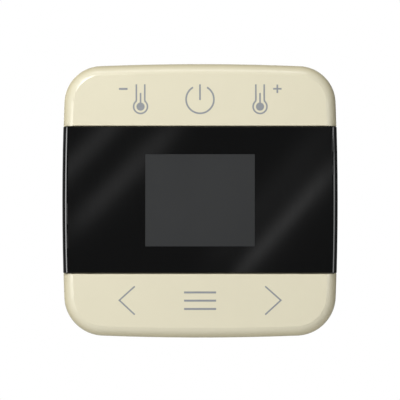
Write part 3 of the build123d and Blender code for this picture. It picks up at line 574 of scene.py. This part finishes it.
def streak(name, offset, width, length, radiance, along=0.0, tilt=0.0):
    """A narrow diagonal light beside the camera whose soft edge shows in the window as a slanting sheen.
    offset is where its reflection crosses the window, measured square to the slant."""
    k = 2.0 * math.sqrt(0.5)
    data = bpy.data.lights.new(name, "AREA")
    data.shape = "RECTANGLE"
    data.size, data.size_y = width * 2, length * 2
    data.energy = radiance * math.pi * width * length * 4
    data.use_nodes = True
    nt = data.node_tree
    emission = next(n for n in nt.nodes if n.type == "EMISSION")
    geometry = nt.nodes.new("ShaderNodeNewGeometry")
    parts = nt.nodes.new("ShaderNodeSeparateXYZ")
    nt.links.new(geometry.outputs["Parametric"], parts.inputs[0])
    factor = None
    for axis, soft in ((0, 0.5), (1, 0.35)):
        ping = nt.nodes.new("ShaderNodeMath")
        ping.operation = "PINGPONG"
        nt.links.new(parts.outputs[axis], ping.inputs[0])
        ping.inputs[1].default_value = 0.5
        rise = nt.nodes.new("ShaderNodeMapRange")
        rise.interpolation_type = "SMOOTHSTEP"
        nt.links.new(ping.outputs[0], rise.inputs[0])
        rise.inputs["From Min"].default_value = 0.0
        rise.inputs["From Max"].default_value = soft
        if factor is None:
            factor = rise.outputs[0]
        else:
            times = nt.nodes.new("ShaderNodeMath")
            times.operation = "MULTIPLY"
            nt.links.new(factor, times.inputs[0])
            nt.links.new(rise.outputs[0], times.inputs[1])
            factor = times.outputs[0]
    nt.links.new(factor, emission.inputs["Strength"])
    lamp = bpy.data.objects.new(name, data)
    lamp.location = (k * offset + k * along, FACE_Y - DISTANCE - 0.002, -k * offset + k * along)
    lamp.rotation_euler = (math.radians(90), math.radians(45 - tilt), 0)
    lamp.visible_camera = False
    bpy.context.scene.collection.objects.link(lamp)
    return lamp


softbox("key", -27.0, 31, 0.52, 0.21, 0.21, 10.8)
softbox("upper_left", -50, 38, 0.56, 0.19, 0.19, 2.0)
softbox("back_left", -112, 6, 0.8, 0.36, 0.36, 0.35)
softbox("right", 64, 2, 1.0, 0.50, 0.40, 0.25)
softbox("overhead", -4, 64, 0.60, 0.36, 0.15, 3.2)
softbox("right_front", 30, 14, 1.0, 0.36, 0.40, 0.55)
softbox("left_gleam", -46.5, 0, 1.0, 0.41, 0.115, 9.6)
softbox("rear_fill", 180, 12, 1.2, 0.9, 0.6, 1.1)
softbox("rear_left", -155, 8, 1.2, 0.5, 0.6, 0.6)
softbox("right_gleam", 45.5, 0, 1.0, 0.38, 0.115, 4.9)
streak("sheen_far_left", -0.0339, 0.0080, 0.058, 0.60, along=-0.015)
streak("sheen_left", -0.0206, 0.0088, 0.064, 0.60, along=-0.011)
streak("sheen_right", 0.0221, 0.0046, 0.068, 1.46, along=0.014, tilt=3.4)
streak("sheen_right_shoulder", 0.0130, 0.0105, 0.078, 0.18, along=0.018, tilt=3.4)

world = bpy.data.worlds.new("studio")
bpy.context.scene.world = world
world.use_nodes = True
wt = world.node_tree
wt.nodes.clear()
wout = wt.nodes.new("ShaderNodeOutputWorld")
wmix = wt.nodes.new("ShaderNodeMixShader")
path = wt.nodes.new("ShaderNodeLightPath")
fill = wt.nodes.new("ShaderNodeBackground")
fill.inputs["Color"].default_value = (1, 1, 1, 1)
fill.inputs["Strength"].default_value = 0.138
white = wt.nodes.new("ShaderNodeBackground")
white.inputs["Color"].default_value = (1, 1, 1, 1)
white.inputs["Strength"].default_value = 1.0
wt.links.new(path.outputs["Is Camera Ray"], wmix.inputs[0])
wt.links.new(fill.outputs[0], wmix.inputs[1])
wt.links.new(white.outputs[0], wmix.inputs[2])
wt.links.new(wmix.outputs[0], wout.inputs[0])

floor_mesh = bpy.data.meshes.new("studio_floor")
floor_mesh.from_pydata([(-0.6, -0.6, -0.085), (0.6, -0.6, -0.085), (0.6, 0.45, -0.085), (-0.6, 0.45, -0.085)], [],
                       [(0, 1, 2, 3)])
floor = bpy.data.objects.new("studio_floor", floor_mesh)
bpy.context.scene.collection.objects.link(floor)
ft = Tree("pale_floor")
ft.surface(Base_Color=ft.mix(ft.noise(8.0), rgb(0.80, 0.80, 0.79), rgb(0.84, 0.84, 0.83)), Roughness=0.7)
floor.data.materials.append(ft.mat)

bpy.context.scene.view_settings.view_transform = "Standard"
bpy.context.scene.view_settings.look = "None"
══════════════════════════════
▶ INSTRUCTION
Reproduce the listing in full. Keep it exactly as written.

▶ SOLVED EXERCISE
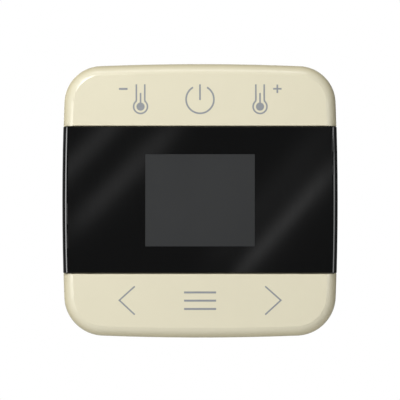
Write part 3 of the build123d and Blender code for this picture. It picks up at line 574 of scene.py. This part finishes it.
def streak(name, offset, width, length, radiance, along=0.0, tilt=0.0):
    """A narrow diagonal light beside the camera whose soft edge shows in the window as a slanting sheen.
    offset is where its reflection crosses the window, measured square to the slant."""
    k = 2.0 * math.sqrt(0.5)
    data = bpy.data.lights.new(name, "AREA")
    data.shape = "RECTANGLE"
    data.size, data.size_y = width * 2, length * 2
    data.energy = radiance * math.pi * width * length * 4
    data.use_nodes = True
    nt = data.node_tree
    emission = next(n for n in nt.nodes if n.type == "EMISSION")
    geometry = nt.nodes.new("ShaderNodeNewGeometry")
    parts = nt.nodes.new("ShaderNodeSeparateXYZ")
    nt.links.new(geometry.outputs["Parametric"], parts.inputs[0])
    factor = None
    for axis, soft in ((0, 0.5), (1, 0.35)):
        ping = nt.nodes.new("ShaderNodeMath")
        ping.operation = "PINGPONG"
        nt.links.new(parts.outputs[axis], ping.inputs[0])
        ping.inputs[1].default_value = 0.5
        rise = nt.nodes.new("ShaderNodeMapRange")
        rise.interpolation_type = "SMOOTHSTEP"
        nt.links.new(ping.outputs[0], rise.inputs[0])
        rise.inputs["From Min"].default_value = 0.0
        rise.inputs["From Max"].default_value = soft
        if factor is None:
            factor = rise.outputs[0]
        else:
            times = nt.nodes.new("ShaderNodeMath")
            times.operation = "MULTIPLY"
            nt.links.new(factor, times.inputs[0])
            nt.links.new(rise.outputs[0], times.inputs[1])
            factor = times.outputs[0]
    nt.links.new(factor, emission.inputs["Strength"])
    lamp = bpy.data.objects.new(name, data)
    lamp.location = (k * offset + k * along, FACE_Y - DISTANCE - 0.002, -k * offset + k * along)
    lamp.rotation_euler = (math.radians(90), math.radians(45 - tilt), 0)
    lamp.visible_camera = False
    bpy.context.scene.collection.objects.link(lamp)
    return lamp


softbox("key", -27.0, 31, 0.52, 0.21, 0.21, 10.8)
softbox("upper_left", -50, 38, 0.56, 0.19, 0.19, 2.0)
softbox("back_left", -112, 6, 0.8, 0.36, 0.36, 0.35)
softbox("right", 64, 2, 1.0, 0.50, 0.40, 0.25)
softbox("overhead", -4, 64, 0.60, 0.36, 0.15, 3.2)
softbox("right_front", 30, 14, 1.0, 0.36, 0.40, 0.55)
softbox("left_gleam", -46.5, 0, 1.0, 0.41, 0.115, 9.6)
softbox("rear_fill", 180, 12, 1.2, 0.9, 0.6, 1.1)
softbox("rear_left", -155, 8, 1.2, 0.5, 0.6, 0.6)
softbox("right_gleam", 45.5, 0, 1.0, 0.38, 0.115, 4.9)
streak("sheen_far_left", -0.0339, 0.0080, 0.058, 0.60, along=-0.015)
streak("sheen_left", -0.0206, 0.0088, 0.064, 0.60, along=-0.011)
streak("sheen_right", 0.0221, 0.0046, 0.068, 1.46, along=0.014, tilt=3.4)
streak("sheen_right_shoulder", 0.0130, 0.0105, 0.078, 0.18, along=0.018, tilt=3.4)

world = bpy.data.worlds.new("studio")
bpy.context.scene.world = world
world.use_nodes = True
wt = world.node_tree
wt.nodes.clear()
wout = wt.nodes.new("ShaderNodeOutputWorld")
wmix = wt.nodes.new("ShaderNodeMixShader")
path = wt.nodes.new("ShaderNodeLightPath")
fill = wt.nodes.new("ShaderNodeBackground")
fill.inputs["Color"].default_value = (1, 1, 1, 1)
fill.inputs["Strength"].default_value = 0.138
white = wt.nodes.new("ShaderNodeBackground")
white.inputs["Color"].default_value = (1, 1, 1, 1)
white.inputs["Strength"].default_value = 1.0
wt.links.new(path.outputs["Is Camera Ray"], wmix.inputs[0])
wt.links.new(fill.outputs[0], wmix.inputs[1])
wt.links.new(white.outputs[0], wmix.inputs[2])
wt.links.new(wmix.outputs[0], wout.inputs[0])

floor_mesh = bpy.data.meshes.new("studio_floor")
floor_mesh.from_pydata([(-0.6, -0.6, -0.085), (0.6, -0.6, -0.085), (0.6, 0.45, -0.085), (-0.6, 0.45, -0.085)], [],
                       [(0, 1, 2, 3)])
floor = bpy.data.objects.new("studio_floor", floor_mesh)
bpy.context.scene.collection.objects.link(floor)
ft = Tree("pale_floor")
ft.surface(Base_Color=ft.mix(ft.noise(8.0), rgb(0.80, 0.80, 0.79), rgb(0.84, 0.84, 0.83)), Roughness=0.7)
floor.data.materials.append(ft.mat)

bpy.context.scene.view_settings.view_transform = "Standard"
bpy.context.scene.view_settings.look = "None"